His list of accomplishments included strengthening the Open Meetings Act, at which he has labored for years; cosponsoring the successful trucking deregulation bill; killing one of the session’s worst proposals—a bill to exempt industry from air pollution inspections; getting an alimony bill through the Senate (it died in the House); and offering the budget amendment that restored higher-education funding to its 1985 level, thus setting the terms for that part of the budget debate.

And that’s just what he did in his spare time. His heaviest labors took place over tort reform. He and sponsor John Montford of Lubbock spent hundreds of hours negotiating a compromise that could pass a sharply divided Senate, in the face of the common wisdom that they were wasting their time. The common wisdom was wrong.

Their meticulously crafted compromise largely reflected Caperton’s opposition as a plaintiffs lawyer to restrictions on personal injury suits, and it sailed through the Senate. In conference committee with the House, which had produced a version more favorable to defendants, Caperton proved how formidable (okay, many would say obnoxious) a negotiator he could be. But if a successful compromise means no one is completely happy, Caperton has a right to be less unhappy than anyone else.

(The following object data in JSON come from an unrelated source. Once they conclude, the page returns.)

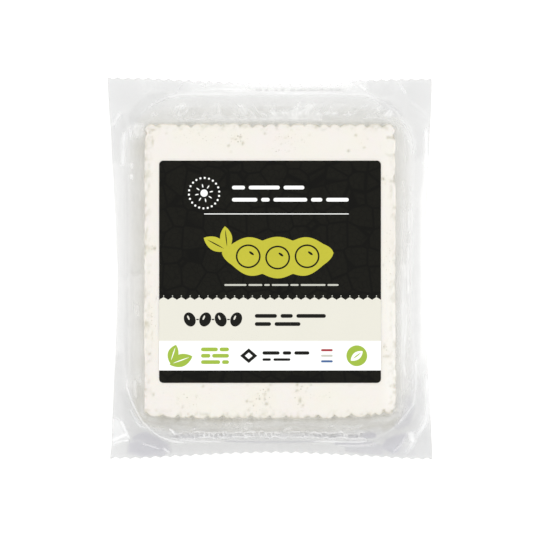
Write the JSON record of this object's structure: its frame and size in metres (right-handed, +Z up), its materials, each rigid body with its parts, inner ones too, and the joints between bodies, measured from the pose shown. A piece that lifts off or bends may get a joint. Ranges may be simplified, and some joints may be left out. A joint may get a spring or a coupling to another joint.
{
  "type": "vacuum-packed tofu block",
  "caption": "Pressed tofu block sealed flat in clear film, with a thin welded flange all round and a square printed label on its front face.",
  "frame": {"origin": "on the surface the pack lies on, at the middle of the pack's outline", "axes": "+Z up out of the labelled front face, +Y towards the top of the label, +X to the right of the label seen from above"},
  "size_m": [0.1295, 0.1524, 0.0213],
  "materials": {
    "tofu": "moist pressed bean curd, cream, fine pits and chipped edges",
    "clear_film": "clear barrier film, glossy, wrinkled where it is drawn in",
    "label_print": "matt printed paper, mainly black, with pale, green and yellow-green fields"
  },
  "bodies": {
    "root": {"sealed_pack": "tofu", "front_label": "label_print"}
  },
  "joints": []
}
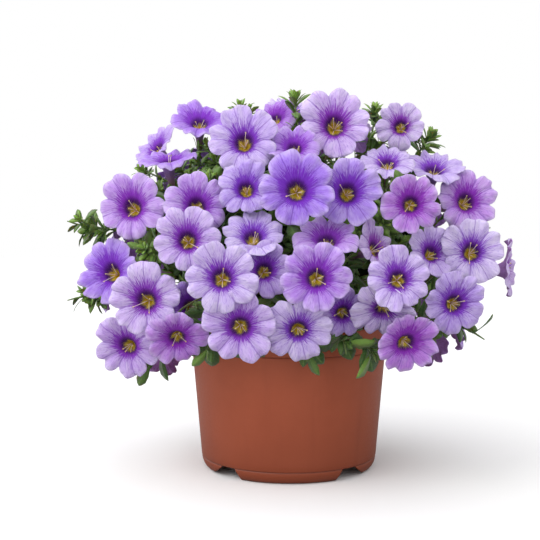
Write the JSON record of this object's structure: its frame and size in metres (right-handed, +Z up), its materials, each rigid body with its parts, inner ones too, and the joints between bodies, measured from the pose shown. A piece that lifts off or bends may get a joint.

Caperton is among the most independent of legislators. Though he has been targeted by Republicans, he doesn’t look over his shoulder at his district, and he manages to carry a legislative program that is pro-environment, pro-consumer, and strong on women’s issues. And he broke with the powerful Texas Trial Lawyers Association by supporting merit selection of judges, a position that most plaintiffs lawyers (who are big contributors to judicial election campaigns) oppose.

Even if Caperton did go overboard late in the session on his tendency toward preachiness, at least he had plenty to preach about.

Eddie Cavazos, 44, Democrat, Corpus Christi

A court jester who became a prince. No member of the House did more to advance his standing this session than Cavazos. At the beginning he was hardly known outside the Hispanic caucus. At the end he was a feared adversary in floor debate and a major inside player-one of five House members on the powerful conference committee to negotiate the state budget.

The weapons in his arsenal were (1) a tension-busting wit (when House and Senate budget writers couldn’t agree on anything, even when to work on the weekend, Cavazos said, “We’ll split the difference-you work Saturday, and we’ll work Sunday”) and (2) a keen sense of how to make points without making enemies. During the floor debate over the appropriations bill, Cavazos fought an amendment to transfer money from state colleges and universities to nursing homes. Rather than polarize the issue by arguing that higher education was more important, Cavazos asked, with a puzzled air, how much the amendment cut from each college in the state. As the lengthy roll of cuts and colleges was read, every legislator with a school in his district got the message. It was the cleverest kill of the session.

Cavazos has the gift of being funny even when he’s serious. When senators wanted to hire more inspectors for state purchases, he shifted his rotund body, scratched his bald head, and asked bemusedly why the person who orders the supplies can’t inspect them. Everybody chuckled—and cut the inspectors. It’s hard to know whether he cracks jokes to make up for a lack of knowledge, but in practice it doesn’t matter. The Legislature is not a debating society; it’s more like summer camp, and everybody wants to play with Eddie.

Ray Farabee, 54, Democrat, Wichita Falls

Poor Farabee, everybody kept saying. He’s having his worst session. Well, maybe he did. When you’ve spent a decade in the rarefied air of the Senate’s ionosphere (this is his fifth appearance on the Best list), you can’t fall back to the stratosphere without causing talk. But from our vantage point on the ground, he’s still pretty high up there.